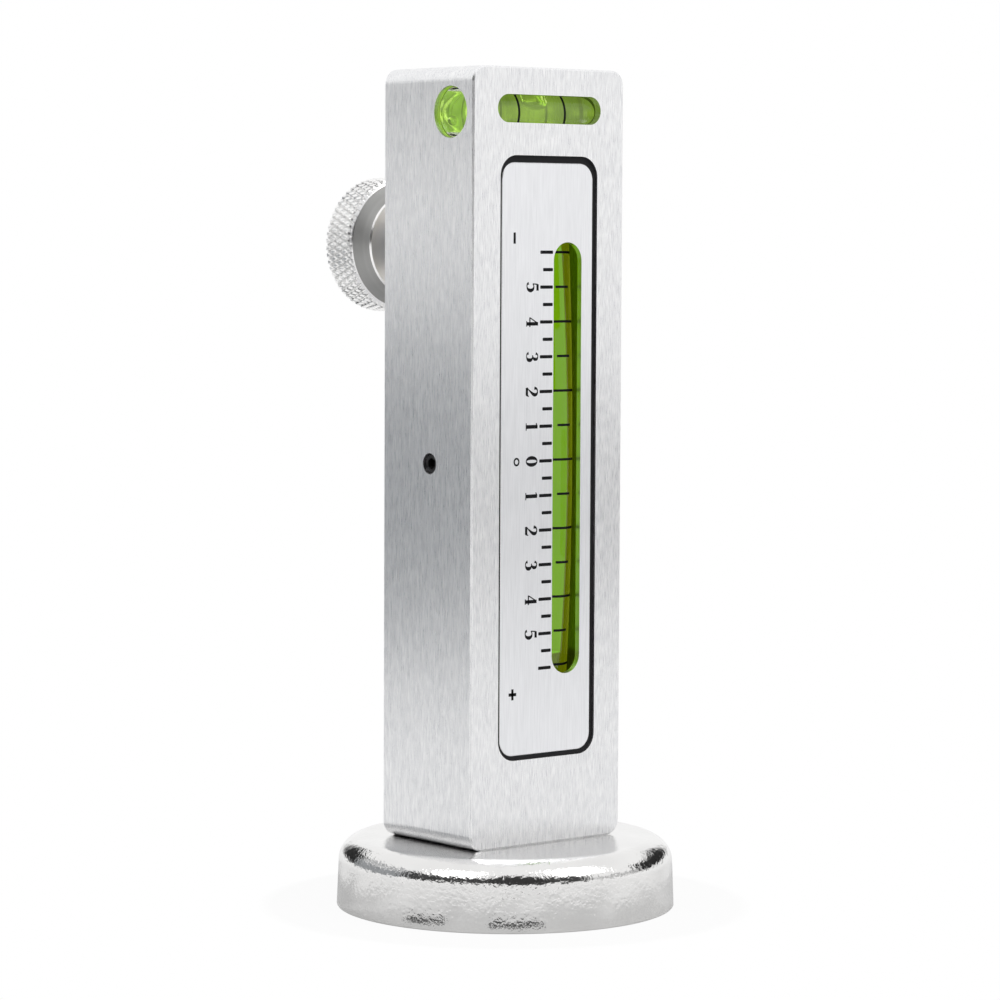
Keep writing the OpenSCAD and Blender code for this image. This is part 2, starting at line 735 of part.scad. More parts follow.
module spring_washer() {
    color("lightsteelblue") in_bar()
        translate([0, hub_end - washer_t - touch_gap, adjuster_rise]) along_depth() difference() {
            cylinder(d = washer_d, h = washer_t);
            translate([0, 0, -cut]) cylinder(r = stem_d / 2 + 3 * run_gap, h = washer_t + 2 * cut);
        }
}

// ---- The level vial ----

// Puts children on the level vial's axis, running along +X from the vial's left end
module on_level() {
    in_bar() translate([-level_vial_len / 2, level_depth, level_z]) along_width() children();
}

module level_vial() {
    color("palegreen", 0.5) on_level() difference() {
        cylinder(d = level_vial_d, h = level_vial_len);
        translate([0, 0, level_plug_len])
            cylinder(r = level_inner_r, h = level_vial_len - level_plug_len + cut);
    }
}

module level_fluid() {
    fluid_len = level_vial_len - 2 * level_plug_len;
    bubble_run = level_bubble_len - 2 * level_bubble_r;
    bubble_up = level_inner_r - seat_gap - level_bubble_r - 0.1;
    color("yellowgreen") on_level() translate([0, 0, level_plug_len]) difference() {
        cylinder(r = level_inner_r - seat_gap, h = fluid_len);
        translate([-bubble_up, 0, fluid_len / 2]) {
            cylinder(r = level_bubble_r, h = bubble_run, center = true);
            for (end = [-1, 1]) translate([0, 0, end * bubble_run / 2]) sphere(level_bubble_r);
        }
    }
}

module level_vial_plug() {
    color("white") on_level() translate([0, 0, level_vial_len - level_plug_len])
        cylinder(r = level_inner_r - seat_gap, h = level_plug_len);
}

// ---- The magnetic base ----

// Half section of the cup's outside or inside: a drafted side and a round top edge
module cup_section(rim_r, top, edge_r) {
    side_top_r = rim_r - cup_draft;
    polygon([[0, 0], [rim_r, 0], [side_top_r, cup_side_h], [0, cup_side_h]]);
    square([side_top_r - edge_r, top]);
    translate([side_top_r - edge_r, cup_side_h]) intersection() {
        circle(edge_r);
        square(edge_r);
    }
}

module base_cup() {
    color("silver") difference() {
        rotate_extrude() cup_section(base_d / 2, base_h, cup_edge_r);
        rotate_extrude() cup_section(base_d / 2 - cup_wall, cup_inner_h, cup_edge_r - cup_wall);
        translate([0, 0, -cut]) cylinder(r = base_screw_d / 2 + screw_play, h = base_h + 2 * cut);
    }
}

module ring_magnet() {
    color("dimgray") difference() {
        translate([0, 0, magnet_sink]) cylinder(d = magnet_d, h = cup_inner_h - magnet_sink);
        translate([0, 0, -cut]) cylinder(d = magnet_hole_d, h = base_h + cut);
    }
}

// Cast resin between the magnet and the cup's side
module magnet_resin() {
    inner_r = magnet_d / 2 + seat_gap;
    rim_r = base_d / 2 - cup_wall - seat_gap;
    drafted_r = rim_r - cup_draft;
    slope = cup_draft / cup_side_h;
    color("darkslategray") rotate_extrude() polygon([
        [inner_r, resin_sink], [rim_r - slope * resin_sink, resin_sink],
        [drafted_r, cup_side_h], [inner_r, cup_side_h]
    ]);
}

module base_screw() {
    color("darkgray") difference() {
        union() {
            translate([0, 0, head_top - base_head_h]) cylinder(d = base_head_d, h = base_head_h);
            translate([0, 0, head_top - 0.1])
                cylinder(d = base_screw_d, h = base_h + base_screw_grip - head_top + 0.1);
        }
        translate([0, 0, head_top - base_head_h]) mirror([0, 0, 1])
            hex_socket(0.75 * base_screw_d, base_head_h / 2 + 0.4);
    }
}

module base_lock_washer() {
    color("darkgray") translate([0, 0, head_top]) difference() {
        cylinder(d = 0.96 * base_head_d, h = lock_washer_t);
        translate([0, 0, -cut])
            cylinder(r = base_screw_d / 2 + screw_play / 3, h = lock_washer_t + 2 * cut);
        translate([base_screw_d / 2, -lock_washer_gap / 2, -cut])
            cube([base_head_d, lock_washer_gap, lock_washer_t + 2 * cut]);
    }
}

echo("least gap of the knob spring to itself", coil_gap(
    (knob_spring_d - knob_spring_wire) / 2, knob_spring_wire,
    knob_spring_end - knob_spring_start - knob_spring_wire, knob_spring_turns
));
echo("least gap of the return spring to itself", coil_gap(
    (return_spring_d - return_spring_wire) / 2, return_spring_wire,
    return_end - return_start - return_spring_wire, return_spring_turns
));

body();
scale_plate();
plate_gasket();
vial_carrier();
camber_vial();
camber_fluid();
camber_vial_plugs();
vial_clips();
clip_screws();
left_pivot_screw();
right_pivot_screw();
return_spring();
adjuster_bush();
adjuster_stem();
thrust_ball();
adjuster_knob();
knob_set_screw();
knob_spring();
spring_washer();
level_vial();
level_fluid();
level_vial_plug();
base_cup();
ring_magnet();
magnet_resin();
base_screw();
base_lock_washer();
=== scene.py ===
import math

import bmesh
import bpy
from mathutils import Matrix, Vector


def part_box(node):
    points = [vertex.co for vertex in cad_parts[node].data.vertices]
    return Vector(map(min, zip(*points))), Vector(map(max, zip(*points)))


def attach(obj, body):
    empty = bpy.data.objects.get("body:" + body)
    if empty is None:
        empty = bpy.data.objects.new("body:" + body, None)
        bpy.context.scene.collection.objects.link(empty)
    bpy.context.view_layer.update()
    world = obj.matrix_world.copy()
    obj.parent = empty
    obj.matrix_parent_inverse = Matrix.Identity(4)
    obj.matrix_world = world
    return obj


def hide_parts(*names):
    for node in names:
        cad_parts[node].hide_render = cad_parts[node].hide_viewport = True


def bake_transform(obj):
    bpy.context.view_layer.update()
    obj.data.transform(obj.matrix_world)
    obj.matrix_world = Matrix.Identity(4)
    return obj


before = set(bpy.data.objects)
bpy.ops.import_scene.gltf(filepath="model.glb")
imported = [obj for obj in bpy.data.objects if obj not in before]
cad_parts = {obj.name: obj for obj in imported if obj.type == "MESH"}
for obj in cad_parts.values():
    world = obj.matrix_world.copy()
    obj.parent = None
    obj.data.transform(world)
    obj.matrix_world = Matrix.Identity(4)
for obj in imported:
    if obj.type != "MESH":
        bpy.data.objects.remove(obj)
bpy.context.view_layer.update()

mm = 0.001


# ---- Camera ----
# A long lens a little above the bar's middle, to the left of the scale face, so that the
# scale, the left side with its screw and the rim of the knob all show.

camera_azimuth = math.radians(-39.889)
camera_height = math.radians(4.039)
camera_roll = math.radians(0.275)
camera_distance = 719 * mm
camera_aim = Vector((-1.821 * mm, 0, 79.8 * mm))

towards_camera = Vector((
    math.sin(camera_azimuth) * math.cos(camera_height),
    -math.cos(camera_azimuth) * math.cos(camera_height),
    math.sin(camera_height),
))
level_right = Vector((0, 0, 1)).cross(towards_camera).normalized()
level_up = towards_camera.cross(level_right)
rolled_right = level_right * math.cos(camera_roll) + level_up * math.sin(camera_roll)
rolled_up = level_up * math.cos(camera_roll) - level_right * math.sin(camera_roll)

lens = bpy.data.cameras.new("Lens")
lens.lens = 132.35
lens.sensor_width = 36
lens.clip_start = 0.01
lens.clip_end = 20
camera = bpy.data.objects.new("Camera", lens)
bpy.context.scene.collection.objects.link(camera)
camera.matrix_world = Matrix.Translation(camera_aim + towards_camera * camera_distance) @ Matrix((
    rolled_right, rolled_up, towards_camera
)).transposed().to_4x4()
bpy.context.scene.camera = camera
bpy.context.scene.view_settings.view_transform = "Standard"


# ---- Studio ----
# A white table with a white surround, one large soft lamp to the front right and a weaker one
# to the left. Grey cards, unseen by the camera, stand for what the bright metal mirrors of a room.
# Two dark slips on the table, unseen by the camera, and the table's glow, lower close to the gauge
# for metal and glass, are painted shade for the gauge's shadow that the metal mirrors.

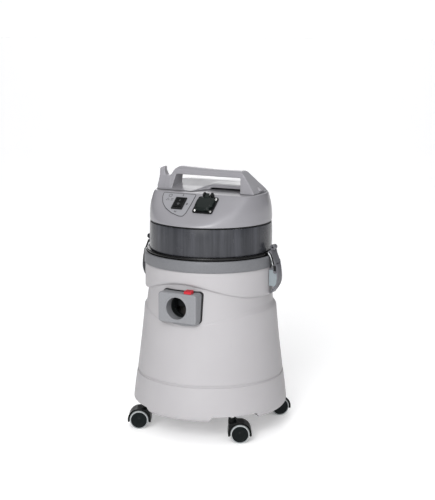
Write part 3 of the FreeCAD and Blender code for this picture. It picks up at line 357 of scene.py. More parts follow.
class Shade:
    """A small helper round one material's node tree."""

    def __init__(self, name):
        self.m = bpy.data.materials.new(name)
        self.m.use_nodes = True
        self.nt = self.m.node_tree
        self.bsdf = self.nt.nodes["Principled BSDF"]
        self.co = self.nt.nodes.new("ShaderNodeTexCoord").outputs["Object"]

    def node(self, kind, **kw):
        n = self.nt.nodes.new(kind)
        for k, v in kw.items():
            setattr(n, k, v)
        return n

    def link(self, a, b):
        self.nt.links.new(a, b)

    def scaled(self, s):
        n = self.node("ShaderNodeVectorMath", operation="MULTIPLY")
        self.link(self.co, n.inputs[0])
        n.inputs[1].default_value = s
        return n.outputs[0]

    def noise(self, scale, detail=3.0, rough=0.55, vec=None):
        n = self.node("ShaderNodeTexNoise")
        n.inputs["Scale"].default_value = scale
        n.inputs["Detail"].default_value = detail
        n.inputs["Roughness"].default_value = rough
        self.link(vec or self.co, n.inputs["Vector"])
        return n.outputs["Fac"]

    def ramp(self, fac, stops):
        n = self.node("ShaderNodeValToRGB")
        while len(n.color_ramp.elements) > 1:
            n.color_ramp.elements.remove(n.color_ramp.elements[-1])
        first = True
        for p, c in stops:
            e = n.color_ramp.elements[0] if first else n.color_ramp.elements.new(p)
            e.position, e.color = p, (c if len(c) == 4 else (*c, 1))
            first = False
        self.link(fac, n.inputs[0])
        return n.outputs[0]

    def span(self, fac, a, b, lo, hi):
        n = self.node("ShaderNodeMapRange")
        for k, v in zip((1, 2, 3, 4), (a, b, lo, hi)):
            n.inputs[k].default_value = v
        self.link(fac, n.inputs[0])
        return n.outputs[0]

    def math(self, op, a, b=None):
        n = self.node("ShaderNodeMath", operation=op)
        for i, v in enumerate((a, b)):
            if v is None:
                continue
            if isinstance(v, (int, float)):
                n.inputs[i].default_value = v
            else:
                self.link(v, n.inputs[i])
        return n.outputs[0]

    def mix(self, fac, a, b):
        n = self.node("ShaderNodeMix", data_type="RGBA")
        for s, v in ((0, fac), (6, a), (7, b)):
            if isinstance(v, (int, float)):
                n.inputs[s].default_value = v
            elif isinstance(v, tuple):
                n.inputs[s].default_value = v
            else:
                self.link(v, n.inputs[s])
        return n.outputs[2]

    def bump(self, parts):
        """parts: (height socket, strength, distance in metres)"""
        prev = None
        for hsock, strength, dist in parts:
            n = self.node("ShaderNodeBump")
            n.inputs["Strength"].default_value = strength
            n.inputs["Distance"].default_value = dist
            self.link(hsock, n.inputs["Height"])
            if prev is not None:
                self.link(prev, n.inputs["Normal"])
            prev = n.outputs[0]
        self.link(prev, self.bsdf.inputs["Normal"])

    def set(self, **kw):
        for k, v in kw.items():
            self.bsdf.inputs[k.replace("_", " ")].default_value = v


def plastic(name, col, rough=0.45, grain=700.0, grain_amt=0.25, vary=0.05, coat=0.0, speckle=0.0, spec=0.5, scuff=0.0):
    """Moulded plastic: spark-eroded grain, slow colour drift, rubbed patches."""
    s = Shade(name)
    slow = s.noise(9.0, 3.0)
    lo = tuple(c * (1 - vary) for c in col[:3]) + (1,)
    hi = tuple(min(1, c * (1 + vary)) for c in col[:3]) + (1,)
    c = s.ramp(slow, [(0.3, lo), (0.7, hi)])
    fine = s.noise(grain, 4.0, 0.6)
    if speckle:
        dots = s.ramp(s.noise(grain * 0.6, 2.0), [(0.35, tuple(x * (1 - speckle) for x in col[:3])), (0.65, tuple(min(1, x * (1 + speckle)) for x in col[:3]))])
        c = s.mix(0.5, c, dots)
    if scuff:
        long_ = s.noise(60.0, 5.0, 0.7, s.scaled((1.0, 1.0, 0.12)))
        c = s.mix(s.span(long_, 0.62, 0.8, 0.0, scuff), c, tuple(x * 0.8 for x in col[:3]) + (1,))
    s.link(c, s.bsdf.inputs["Base Color"])
    r = s.span(s.noise(24.0, 4.0), 0.3, 0.7, rough - 0.05, rough + 0.06)
    s.link(r, s.bsdf.inputs["Roughness"])
    s.set(Specular_IOR_Level=spec, Coat_Weight=coat, Coat_Roughness=0.12)
    s.bump([(s.noise(16.0, 2.0), 0.12, 0.0012), (fine, grain_amt, 0.00012)])
    return s.m


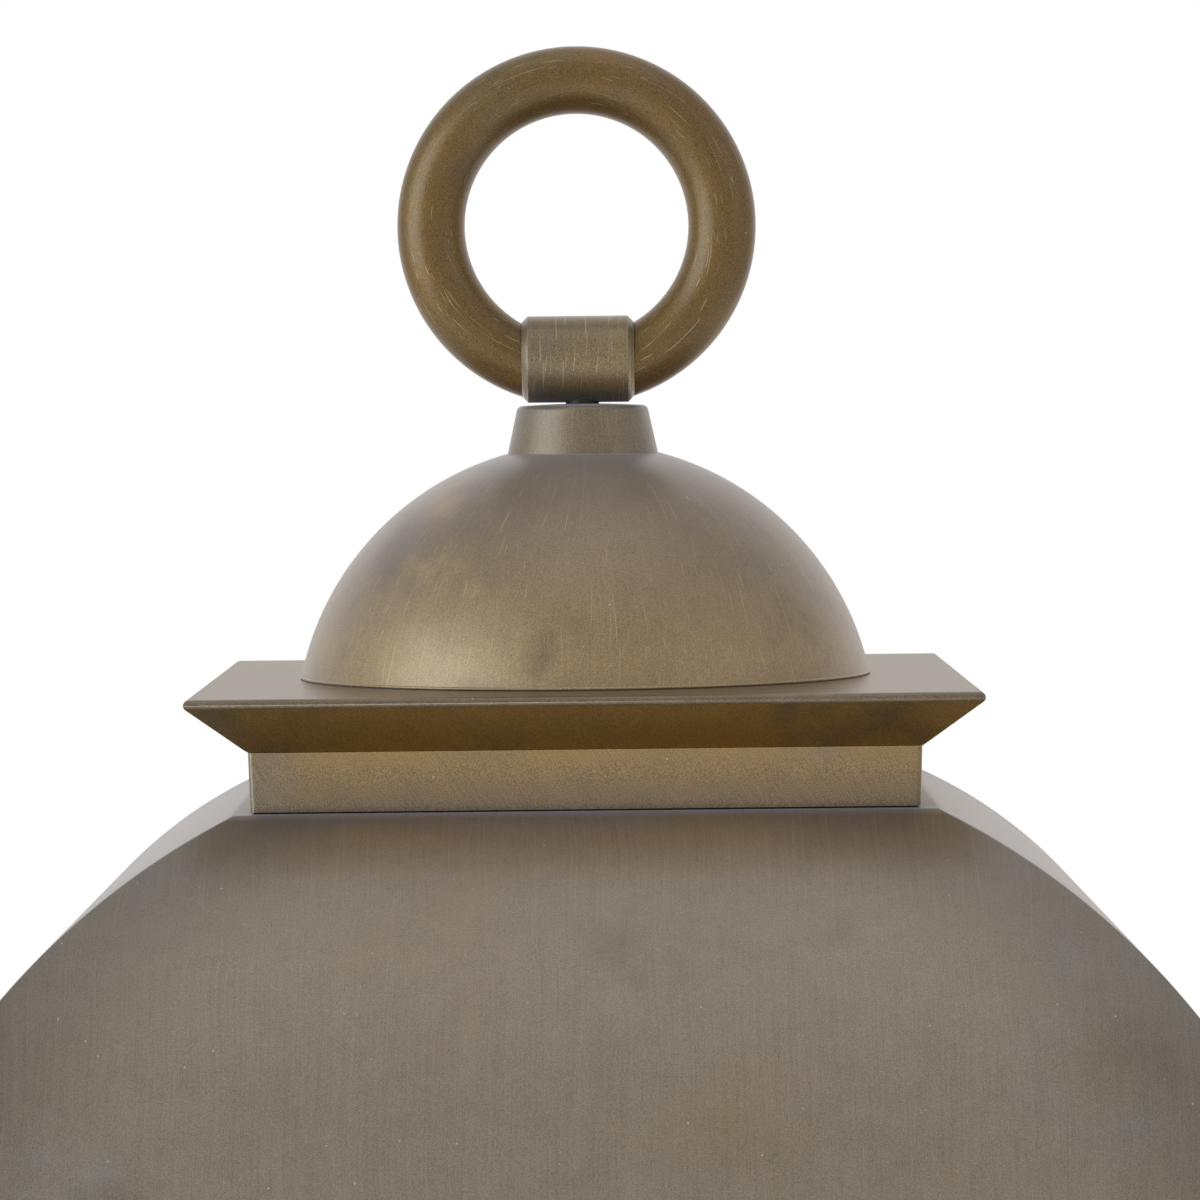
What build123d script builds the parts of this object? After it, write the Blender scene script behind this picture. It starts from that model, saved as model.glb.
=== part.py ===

*WHAT THE TASK REQUIRES:*
Reproduce, exactly as written, the stretch of lines whose first line is the one with "the knob spring" and whose last line is the one with "obj.data.transform(world)".

*WRITTEN RESPONSE:*
echo("least gap of the knob spring to itself", coil_gap(
    (knob_spring_d - knob_spring_wire) / 2, knob_spring_wire,
    knob_spring_end - knob_spring_start - knob_spring_wire, knob_spring_turns
));
echo("least gap of the return spring to itself", coil_gap(
    (return_spring_d - return_spring_wire) / 2, return_spring_wire,
    return_end - return_start - return_spring_wire, return_spring_turns
));

body();
scale_plate();
plate_gasket();
vial_carrier();
camber_vial();
camber_fluid();
camber_vial_plugs();
vial_clips();
clip_screws();
left_pivot_screw();
right_pivot_screw();
return_spring();
adjuster_bush();
adjuster_stem();
thrust_ball();
adjuster_knob();
knob_set_screw();
knob_spring();
spring_washer();
level_vial();
level_fluid();
level_vial_plug();
base_cup();
ring_magnet();
magnet_resin();
base_screw();
base_lock_washer();
=== scene.py ===
import math

import bmesh
import bpy
from mathutils import Matrix, Vector


def part_box(node):
    points = [vertex.co for vertex in cad_parts[node].data.vertices]
    return Vector(map(min, zip(*points))), Vector(map(max, zip(*points)))


def attach(obj, body):
    empty = bpy.data.objects.get("body:" + body)
    if empty is None:
        empty = bpy.data.objects.new("body:" + body, None)
        bpy.context.scene.collection.objects.link(empty)
    bpy.context.view_layer.update()
    world = obj.matrix_world.copy()
    obj.parent = empty
    obj.matrix_parent_inverse = Matrix.Identity(4)
    obj.matrix_world = world
    return obj


def hide_parts(*names):
    for node in names:
        cad_parts[node].hide_render = cad_parts[node].hide_viewport = True


def bake_transform(obj):
    bpy.context.view_layer.update()
    obj.data.transform(obj.matrix_world)
    obj.matrix_world = Matrix.Identity(4)
    return obj


before = set(bpy.data.objects)
bpy.ops.import_scene.gltf(filepath="model.glb")
imported = [obj for obj in bpy.data.objects if obj not in before]
cad_parts = {obj.name: obj for obj in imported if obj.type == "MESH"}
for obj in cad_parts.values():
    world = obj.matrix_world.copy()
    obj.parent = None
    obj.data.transform(world)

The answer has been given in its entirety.